第351話 おくすり手帳
オレの名前は『みたらし』。
三歳の柴犬だ。
――ただいまー。いやー、混んでた混んでた。思った以上に時間食っちゃったよ。
病院から帰ってきたパパさんが、居間のテーブル上に薬の入ったビニール袋を放った。
パパさん、胃腸炎の薬を貰いに病院行ってたんだよね、朝から。
にしてはご機嫌だな、パパさん。
こういうときは何か隠し玉があるんだ。
ママさんが薬の入った袋を仕舞おうとして、中に入っているモノに気付く。
――なにこれ!!
それは、おくすり手帳だった。
いや、よく薬局で貰えるだろ? あれ。
でもそれは、絵柄が柴犬のイラストのものだった。
それは、表紙、裏表紙両方に、お座りしてたり伏せしてたりと様々な柴犬のイラストが、所狭しと描かれていた。

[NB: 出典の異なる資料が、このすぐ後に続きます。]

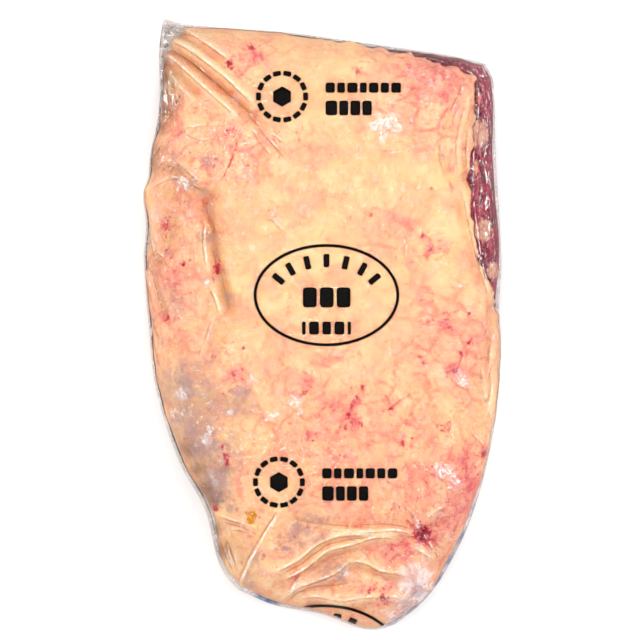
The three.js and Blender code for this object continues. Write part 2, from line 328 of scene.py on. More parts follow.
def raw_lean():
    """Raw beef: dark red myoglobin in fibres about 1.5 mm apart, with a moist, uneven sheen."""
    material, add = finish("raw beef muscle")
    place = add("TexCoord", out="Object")
    fibres = speckle(add, place, 1.5, 3, 0.6, 0.6, (1, 5, 1))
    edges = speckle(add, place, 2.6, 5, 0.7, 0.6)
    colour = coat(add, "#5c0420", "#991a3c", speckle(add, place, 8, 2, 0.55), 0.35, 0.65)
    colour = coat(add, colour, "#c85a70", fibres, 0.48, 0.75)
    colour = coat(add, colour, "#36040f", fibres, 0.5, 0.3)
    pale = coat(add, "#b87e6c", "#dfaa8e", edges, 0.35, 0.62)
    pale = coat(add, pale, "#b5606a", fibres, 0.52, 0.62, 0.5)
    colour = coat(add, colour, pale, frayed(add, *painted(add, "nodule"), edges, 1.7), 0.3, 0.66, 0.95)
    bump = add("Bump", {"Height": fibres, "Strength": 0.6, "Distance": 0.7 * MM})
    inputs = {"Base Color": colour, "Roughness": 0.45, "Specular IOR Level": 0.1, "Normal": bump}
    add("OutputMaterial", [add("BsdfPrincipled", inputs)])
    return material


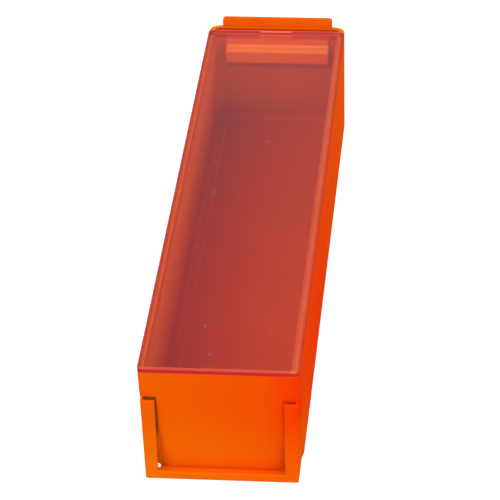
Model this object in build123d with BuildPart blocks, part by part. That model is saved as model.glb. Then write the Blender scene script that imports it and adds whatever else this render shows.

――いや、ちょうど最後のページでさ。薬局でお好きなの選んでくださいって何種類か新しいおくすり手帳を見せられたんだけど、ひと目で気に入っちゃってさ。それにしたってわけ。
――いいな、いいなぁ。わたしにちょーだい。
――ダメダメ、オレも気に入っちゃったんだもーーん。
良かったな、パパさん。
そして、どうでもいいけど、柴犬が好きなんだね、ホント。